Boston Globe Editorial
"The Aakash Tablet"
[India’s $35 computer: The Aakash Tablet]
The One-Laptop-per-Child initiative, which was founded in Cambridge and has spent years trying to bring low-cost technology to schools in developing countries, could be forgiven for viewing the Aakash tablet introduced in India this month as an upstart rival. The new tablet, available to Indian schools for $35, is aiming to meet the same need, even as One-Laptop-per-Child is developing its own low-cost tablet.
But instead of bearing a grudge, Nicholas Negroponte, the MIT professor who heads One-Laptop-per-Child, offered Indian officials full access to their technology, a letter outlining the lessons they’d learned, and an invitation to Cambridge.

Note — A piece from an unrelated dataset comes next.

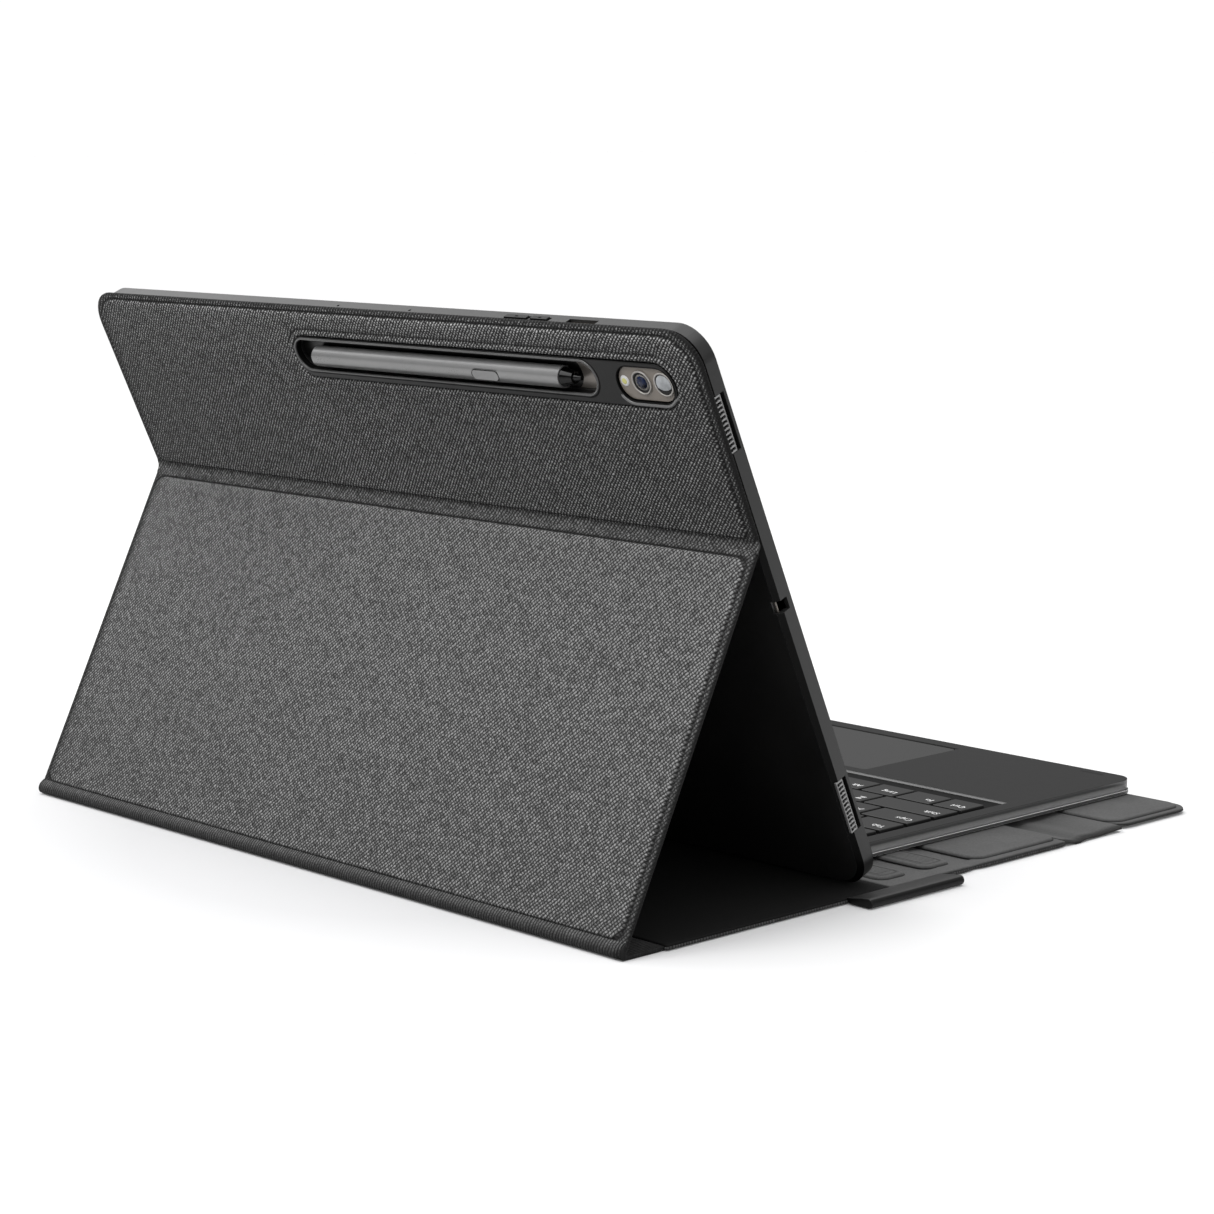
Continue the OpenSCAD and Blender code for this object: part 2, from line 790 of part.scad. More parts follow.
base_cover();
base_board();
base_lining();
front_board();
stand_strips();
front_pad();
base_magnets();
spine_band();
wave_hinge();
closing_cover();
closing_board();
closing_lining();
closing_pad();
closing_magnets();
closure_tab();
tab_magnet();
flap_cover();
flap_board();
flap_lining();
flap_pad();
flap_magnets();
crease_band();
upper_cover();
upper_board();
upper_pad();
slot_bezel();
tray_shell();
tray_lining();
volume_cover();
power_cover();
tablet_housing();
tablet_battery();
tablet_screen();
speaker_grilles();
camera_plate();
camera_rings();
camera_lenses();
flash_lens();
pen_barrel();
pen_tip();
pen_button();
keyboard_base();
keyboard_top();
keyboard_battery();
circuit_board();
switch_sheet();
keyboard_magnets();
keyboard_feet();
indicator_lens();
charge_port();
power_switch();
touchpad();
touchpad_board();
function_keys();
number_keys();
tab_keys();
caps_keys();
shift_keys();
ctrl_keys();
space_bar();
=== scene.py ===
import json
import math

import bmesh
import bpy
from mathutils import Matrix, Vector
from mathutils.geometry import tessellate_polygon

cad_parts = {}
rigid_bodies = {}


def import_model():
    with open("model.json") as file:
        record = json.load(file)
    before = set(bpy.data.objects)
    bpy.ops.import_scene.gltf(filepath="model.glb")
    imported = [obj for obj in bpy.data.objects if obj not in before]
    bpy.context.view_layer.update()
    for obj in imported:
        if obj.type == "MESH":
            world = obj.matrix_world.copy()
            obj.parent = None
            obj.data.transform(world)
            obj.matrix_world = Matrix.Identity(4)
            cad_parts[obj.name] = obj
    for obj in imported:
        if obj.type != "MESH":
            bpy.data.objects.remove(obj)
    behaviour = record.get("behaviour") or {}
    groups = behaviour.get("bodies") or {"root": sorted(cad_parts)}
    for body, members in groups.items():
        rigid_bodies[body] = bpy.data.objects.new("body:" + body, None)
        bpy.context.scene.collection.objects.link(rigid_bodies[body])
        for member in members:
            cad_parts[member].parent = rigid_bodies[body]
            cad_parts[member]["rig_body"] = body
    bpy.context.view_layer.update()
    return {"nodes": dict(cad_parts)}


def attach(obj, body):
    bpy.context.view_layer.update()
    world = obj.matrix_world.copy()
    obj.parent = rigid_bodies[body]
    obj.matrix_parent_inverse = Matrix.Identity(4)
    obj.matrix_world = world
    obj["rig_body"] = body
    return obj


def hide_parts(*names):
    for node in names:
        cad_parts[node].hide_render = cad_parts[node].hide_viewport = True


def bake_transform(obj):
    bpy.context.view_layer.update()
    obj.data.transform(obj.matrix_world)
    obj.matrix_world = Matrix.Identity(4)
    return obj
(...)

Negroponte deserves credit for putting cooperation ahead of competition, especially since Indian officials had earlier decided against buying the program’s computers. The more groups tackling the global digital divide, the better; variety ensures there will be a multitude of approaches. For instance, One-Laptop-per-Child’s tablet is expected to cost a bit more, but will be solar-powered, an enormous advantage in many developing countries, and place greater emphasis on student engagement. As the different approaches develop, what wouldn’t be productive is pointless competition when the unmet needs are still so great.
Indeed, India is a particularly dramatic case study in what a yawning divide remains. A nation of 1.2 billion, India has only 18 million Internet users — compared to 500 million in China.
Driving down the price of the hardware needed to connect them all has been much more daunting than once expected. Indeed, the original goal of the Indian initiative was to make a $10 computer, a goal which proved infeasible. Such setbacks underscore the continued need to work together — and not to let rivalries get in the way of closing the digital divide.